** begin DATA BLOCK **
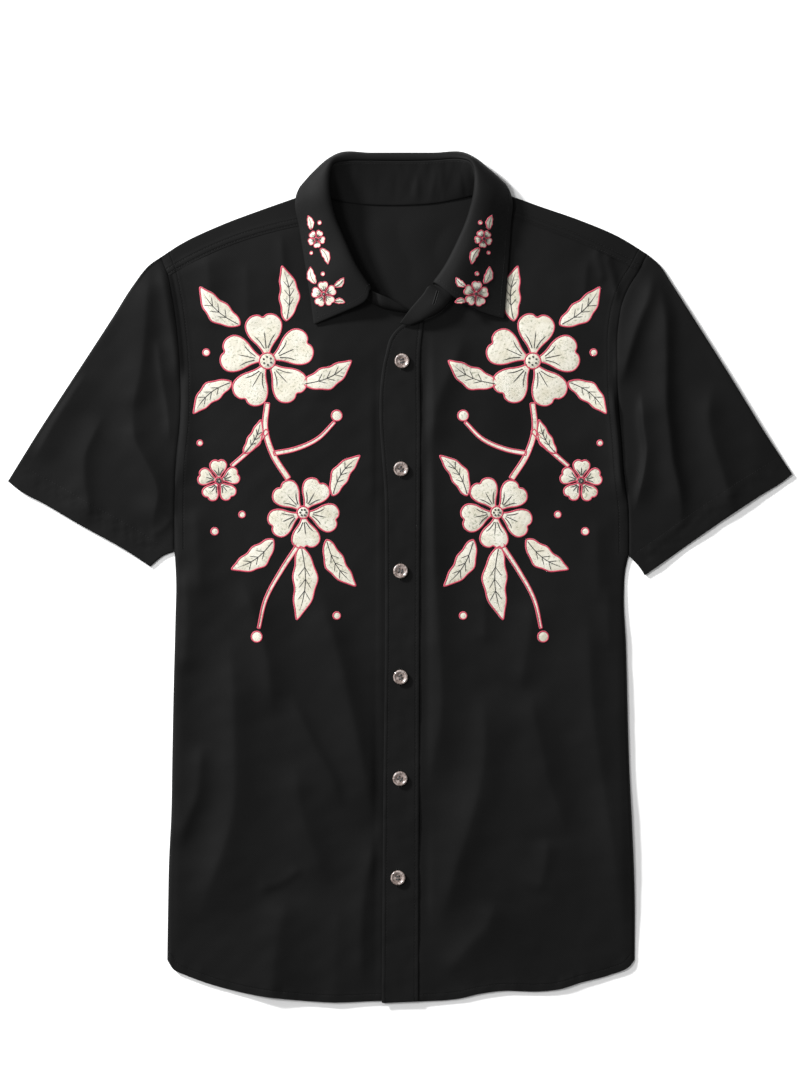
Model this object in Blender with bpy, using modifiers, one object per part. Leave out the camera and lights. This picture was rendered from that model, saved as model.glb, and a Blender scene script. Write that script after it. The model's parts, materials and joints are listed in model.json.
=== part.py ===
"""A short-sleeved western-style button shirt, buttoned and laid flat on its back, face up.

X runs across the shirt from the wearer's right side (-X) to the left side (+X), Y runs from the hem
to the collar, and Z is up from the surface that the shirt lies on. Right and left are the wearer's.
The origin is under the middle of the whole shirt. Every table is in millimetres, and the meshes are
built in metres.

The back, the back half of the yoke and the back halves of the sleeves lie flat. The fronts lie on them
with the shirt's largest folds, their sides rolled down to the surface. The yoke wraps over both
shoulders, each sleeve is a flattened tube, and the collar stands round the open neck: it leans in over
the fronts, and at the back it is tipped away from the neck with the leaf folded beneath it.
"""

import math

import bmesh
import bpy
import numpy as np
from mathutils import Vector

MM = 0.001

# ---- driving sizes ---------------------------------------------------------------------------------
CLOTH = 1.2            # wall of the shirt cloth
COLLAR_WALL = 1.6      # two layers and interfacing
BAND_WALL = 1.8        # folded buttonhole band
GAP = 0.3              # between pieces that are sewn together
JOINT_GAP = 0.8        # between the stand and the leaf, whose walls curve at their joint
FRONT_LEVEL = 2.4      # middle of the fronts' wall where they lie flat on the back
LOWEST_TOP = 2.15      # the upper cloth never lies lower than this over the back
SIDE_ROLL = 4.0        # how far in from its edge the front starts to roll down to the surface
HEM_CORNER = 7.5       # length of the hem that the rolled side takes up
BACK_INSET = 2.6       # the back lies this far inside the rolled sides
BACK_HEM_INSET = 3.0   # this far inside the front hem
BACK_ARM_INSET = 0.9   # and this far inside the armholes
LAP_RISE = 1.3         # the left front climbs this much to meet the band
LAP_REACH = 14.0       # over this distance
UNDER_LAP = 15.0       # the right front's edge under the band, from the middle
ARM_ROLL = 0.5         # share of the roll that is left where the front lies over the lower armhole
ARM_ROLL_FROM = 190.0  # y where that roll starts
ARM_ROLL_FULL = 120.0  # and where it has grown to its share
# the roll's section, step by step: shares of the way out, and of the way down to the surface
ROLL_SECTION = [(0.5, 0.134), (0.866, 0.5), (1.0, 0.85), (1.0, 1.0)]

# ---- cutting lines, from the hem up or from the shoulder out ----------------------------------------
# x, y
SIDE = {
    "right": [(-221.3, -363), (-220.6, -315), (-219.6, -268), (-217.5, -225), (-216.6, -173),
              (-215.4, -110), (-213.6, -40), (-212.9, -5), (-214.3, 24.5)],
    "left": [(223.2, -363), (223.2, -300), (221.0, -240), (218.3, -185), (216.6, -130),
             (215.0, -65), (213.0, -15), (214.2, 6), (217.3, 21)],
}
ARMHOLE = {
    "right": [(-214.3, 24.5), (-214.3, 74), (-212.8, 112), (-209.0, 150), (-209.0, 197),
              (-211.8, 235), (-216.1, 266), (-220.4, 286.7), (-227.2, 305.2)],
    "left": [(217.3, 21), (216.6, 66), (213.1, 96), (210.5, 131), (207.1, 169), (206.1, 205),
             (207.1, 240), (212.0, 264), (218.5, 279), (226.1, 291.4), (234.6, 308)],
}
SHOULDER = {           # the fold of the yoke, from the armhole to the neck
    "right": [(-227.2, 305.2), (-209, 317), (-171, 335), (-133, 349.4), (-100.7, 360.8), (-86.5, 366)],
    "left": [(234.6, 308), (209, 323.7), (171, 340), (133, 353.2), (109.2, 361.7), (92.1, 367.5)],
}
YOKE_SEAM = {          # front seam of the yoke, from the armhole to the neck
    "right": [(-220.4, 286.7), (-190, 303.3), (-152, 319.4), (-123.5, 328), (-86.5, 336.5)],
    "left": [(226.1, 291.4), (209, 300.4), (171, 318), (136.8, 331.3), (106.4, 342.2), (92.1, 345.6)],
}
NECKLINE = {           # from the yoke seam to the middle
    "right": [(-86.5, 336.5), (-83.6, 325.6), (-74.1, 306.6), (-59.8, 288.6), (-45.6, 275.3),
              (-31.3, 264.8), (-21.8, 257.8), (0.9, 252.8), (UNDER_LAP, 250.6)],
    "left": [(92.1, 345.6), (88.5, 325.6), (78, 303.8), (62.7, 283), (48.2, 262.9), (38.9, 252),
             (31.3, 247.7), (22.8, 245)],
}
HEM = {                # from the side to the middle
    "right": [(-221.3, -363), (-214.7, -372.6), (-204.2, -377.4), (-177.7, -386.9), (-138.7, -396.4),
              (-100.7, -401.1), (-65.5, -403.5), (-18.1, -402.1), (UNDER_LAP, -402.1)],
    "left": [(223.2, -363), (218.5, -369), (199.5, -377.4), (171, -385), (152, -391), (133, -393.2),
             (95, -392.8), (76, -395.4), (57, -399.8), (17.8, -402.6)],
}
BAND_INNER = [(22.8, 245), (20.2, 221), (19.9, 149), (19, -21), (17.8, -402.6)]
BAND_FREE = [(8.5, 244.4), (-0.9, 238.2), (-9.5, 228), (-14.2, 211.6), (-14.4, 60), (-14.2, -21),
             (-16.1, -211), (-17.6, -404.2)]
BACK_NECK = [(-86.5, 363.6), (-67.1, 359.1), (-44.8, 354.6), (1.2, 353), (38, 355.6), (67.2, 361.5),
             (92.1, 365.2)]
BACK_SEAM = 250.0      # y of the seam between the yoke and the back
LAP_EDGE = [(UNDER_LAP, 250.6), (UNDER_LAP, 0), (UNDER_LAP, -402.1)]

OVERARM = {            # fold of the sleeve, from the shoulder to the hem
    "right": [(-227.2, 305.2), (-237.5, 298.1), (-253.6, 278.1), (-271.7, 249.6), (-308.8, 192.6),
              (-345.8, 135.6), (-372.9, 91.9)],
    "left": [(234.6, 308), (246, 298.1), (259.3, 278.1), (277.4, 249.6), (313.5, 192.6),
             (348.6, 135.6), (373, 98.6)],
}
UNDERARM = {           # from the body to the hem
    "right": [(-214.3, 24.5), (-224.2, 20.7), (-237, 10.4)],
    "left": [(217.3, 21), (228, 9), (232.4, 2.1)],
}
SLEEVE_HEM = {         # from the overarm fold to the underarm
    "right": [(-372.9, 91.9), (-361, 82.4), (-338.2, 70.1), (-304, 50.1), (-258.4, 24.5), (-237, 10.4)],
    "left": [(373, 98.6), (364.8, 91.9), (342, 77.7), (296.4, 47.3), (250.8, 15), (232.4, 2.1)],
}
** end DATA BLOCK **
Using the data above, output each line exactly.

WORKED ANSWER.
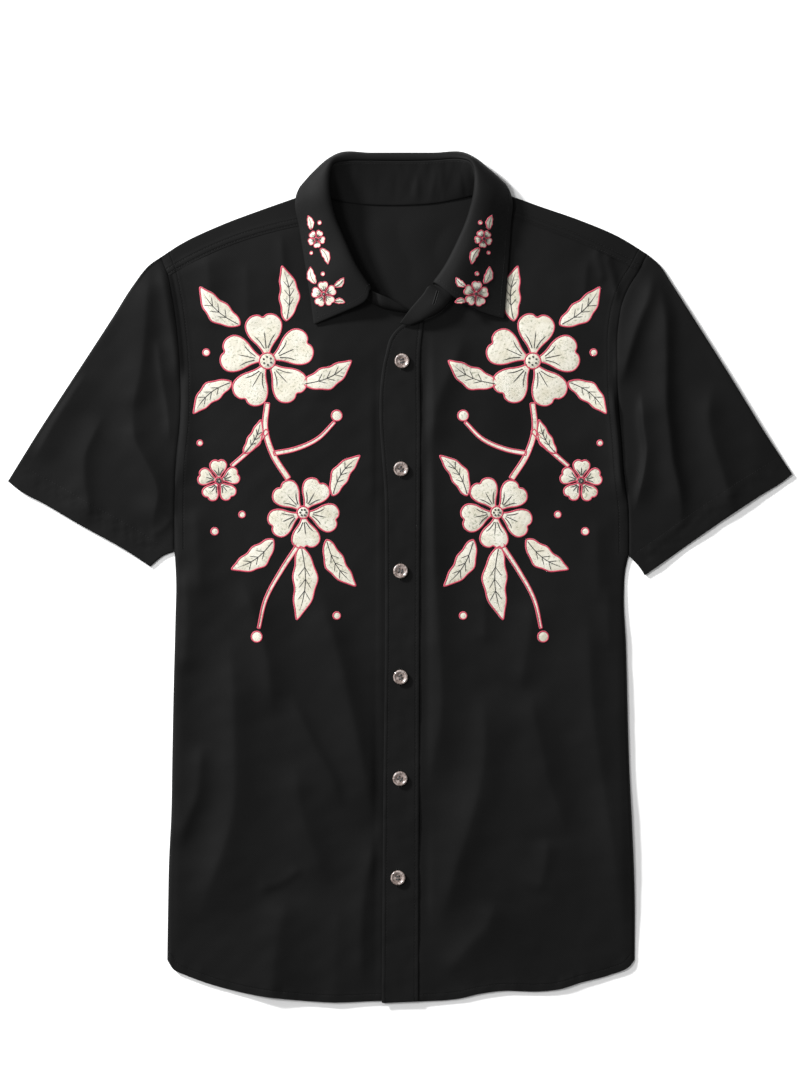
Model this object in Blender with bpy, using modifiers, one object per part. Leave out the camera and lights. This picture was rendered from that model, saved as model.glb, and a Blender scene script. Write that script after it. The model's parts, materials and joints are listed in model.json.
=== part.py ===
"""A short-sleeved western-style button shirt, buttoned and laid flat on its back, face up.

X runs across the shirt from the wearer's right side (-X) to the left side (+X), Y runs from the hem
to the collar, and Z is up from the surface that the shirt lies on. Right and left are the wearer's.
The origin is under the middle of the whole shirt. Every table is in millimetres, and the meshes are
built in metres.

The back, the back half of the yoke and the back halves of the sleeves lie flat. The fronts lie on them
with the shirt's largest folds, their sides rolled down to the surface. The yoke wraps over both
shoulders, each sleeve is a flattened tube, and the collar stands round the open neck: it leans in over
the fronts, and at the back it is tipped away from the neck with the leaf folded beneath it.
"""

import math

import bmesh
import bpy
import numpy as np
from mathutils import Vector

MM = 0.001

# ---- driving sizes ---------------------------------------------------------------------------------
CLOTH = 1.2            # wall of the shirt cloth
COLLAR_WALL = 1.6      # two layers and interfacing
BAND_WALL = 1.8        # folded buttonhole band
GAP = 0.3              # between pieces that are sewn together
JOINT_GAP = 0.8        # between the stand and the leaf, whose walls curve at their joint
FRONT_LEVEL = 2.4      # middle of the fronts' wall where they lie flat on the back
LOWEST_TOP = 2.15      # the upper cloth never lies lower than this over the back
SIDE_ROLL = 4.0        # how far in from its edge the front starts to roll down to the surface
HEM_CORNER = 7.5       # length of the hem that the rolled side takes up
BACK_INSET = 2.6       # the back lies this far inside the rolled sides
BACK_HEM_INSET = 3.0   # this far inside the front hem
BACK_ARM_INSET = 0.9   # and this far inside the armholes
LAP_RISE = 1.3         # the left front climbs this much to meet the band
LAP_REACH = 14.0       # over this distance
UNDER_LAP = 15.0       # the right front's edge under the band, from the middle
ARM_ROLL = 0.5         # share of the roll that is left where the front lies over the lower armhole
ARM_ROLL_FROM = 190.0  # y where that roll starts
ARM_ROLL_FULL = 120.0  # and where it has grown to its share
# the roll's section, step by step: shares of the way out, and of the way down to the surface
ROLL_SECTION = [(0.5, 0.134), (0.866, 0.5), (1.0, 0.85), (1.0, 1.0)]

# ---- cutting lines, from the hem up or from the shoulder out ----------------------------------------
# x, y
SIDE = {
    "right": [(-221.3, -363), (-220.6, -315), (-219.6, -268), (-217.5, -225), (-216.6, -173),
              (-215.4, -110), (-213.6, -40), (-212.9, -5), (-214.3, 24.5)],
    "left": [(223.2, -363), (223.2, -300), (221.0, -240), (218.3, -185), (216.6, -130),
             (215.0, -65), (213.0, -15), (214.2, 6), (217.3, 21)],
}
ARMHOLE = {
    "right": [(-214.3, 24.5), (-214.3, 74), (-212.8, 112), (-209.0, 150), (-209.0, 197),
              (-211.8, 235), (-216.1, 266), (-220.4, 286.7), (-227.2, 305.2)],
    "left": [(217.3, 21), (216.6, 66), (213.1, 96), (210.5, 131), (207.1, 169), (206.1, 205),
             (207.1, 240), (212.0, 264), (218.5, 279), (226.1, 291.4), (234.6, 308)],
}
SHOULDER = {           # the fold of the yoke, from the armhole to the neck
    "right": [(-227.2, 305.2), (-209, 317), (-171, 335), (-133, 349.4), (-100.7, 360.8), (-86.5, 366)],
    "left": [(234.6, 308), (209, 323.7), (171, 340), (133, 353.2), (109.2, 361.7), (92.1, 367.5)],
}
YOKE_SEAM = {          # front seam of the yoke, from the armhole to the neck
    "right": [(-220.4, 286.7), (-190, 303.3), (-152, 319.4), (-123.5, 328), (-86.5, 336.5)],
    "left": [(226.1, 291.4), (209, 300.4), (171, 318), (136.8, 331.3), (106.4, 342.2), (92.1, 345.6)],
}
NECKLINE = {           # from the yoke seam to the middle
    "right": [(-86.5, 336.5), (-83.6, 325.6), (-74.1, 306.6), (-59.8, 288.6), (-45.6, 275.3),
              (-31.3, 264.8), (-21.8, 257.8), (0.9, 252.8), (UNDER_LAP, 250.6)],
    "left": [(92.1, 345.6), (88.5, 325.6), (78, 303.8), (62.7, 283), (48.2, 262.9), (38.9, 252),
             (31.3, 247.7), (22.8, 245)],
}
HEM = {                # from the side to the middle
    "right": [(-221.3, -363), (-214.7, -372.6), (-204.2, -377.4), (-177.7, -386.9), (-138.7, -396.4),
              (-100.7, -401.1), (-65.5, -403.5), (-18.1, -402.1), (UNDER_LAP, -402.1)],
    "left": [(223.2, -363), (218.5, -369), (199.5, -377.4), (171, -385), (152, -391), (133, -393.2),
             (95, -392.8), (76, -395.4), (57, -399.8), (17.8, -402.6)],
}
BAND_INNER = [(22.8, 245), (20.2, 221), (19.9, 149), (19, -21), (17.8, -402.6)]
BAND_FREE = [(8.5, 244.4), (-0.9, 238.2), (-9.5, 228), (-14.2, 211.6), (-14.4, 60), (-14.2, -21),
             (-16.1, -211), (-17.6, -404.2)]
BACK_NECK = [(-86.5, 363.6), (-67.1, 359.1), (-44.8, 354.6), (1.2, 353), (38, 355.6), (67.2, 361.5),
             (92.1, 365.2)]
BACK_SEAM = 250.0      # y of the seam between the yoke and the back
LAP_EDGE = [(UNDER_LAP, 250.6), (UNDER_LAP, 0), (UNDER_LAP, -402.1)]

OVERARM = {            # fold of the sleeve, from the shoulder to the hem
    "right": [(-227.2, 305.2), (-237.5, 298.1), (-253.6, 278.1), (-271.7, 249.6), (-308.8, 192.6),
              (-345.8, 135.6), (-372.9, 91.9)],
    "left": [(234.6, 308), (246, 298.1), (259.3, 278.1), (277.4, 249.6), (313.5, 192.6),
             (348.6, 135.6), (373, 98.6)],
}
UNDERARM = {           # from the body to the hem
    "right": [(-214.3, 24.5), (-224.2, 20.7), (-237, 10.4)],
    "left": [(217.3, 21), (228, 9), (232.4, 2.1)],
}
SLEEVE_HEM = {         # from the overarm fold to the underarm
    "right": [(-372.9, 91.9), (-361, 82.4), (-338.2, 70.1), (-304, 50.1), (-258.4, 24.5), (-237, 10.4)],
    "left": [(373, 98.6), (364.8, 91.9), (342, 77.7), (296.4, 47.3), (250.8, 15), (232.4, 2.1)],
}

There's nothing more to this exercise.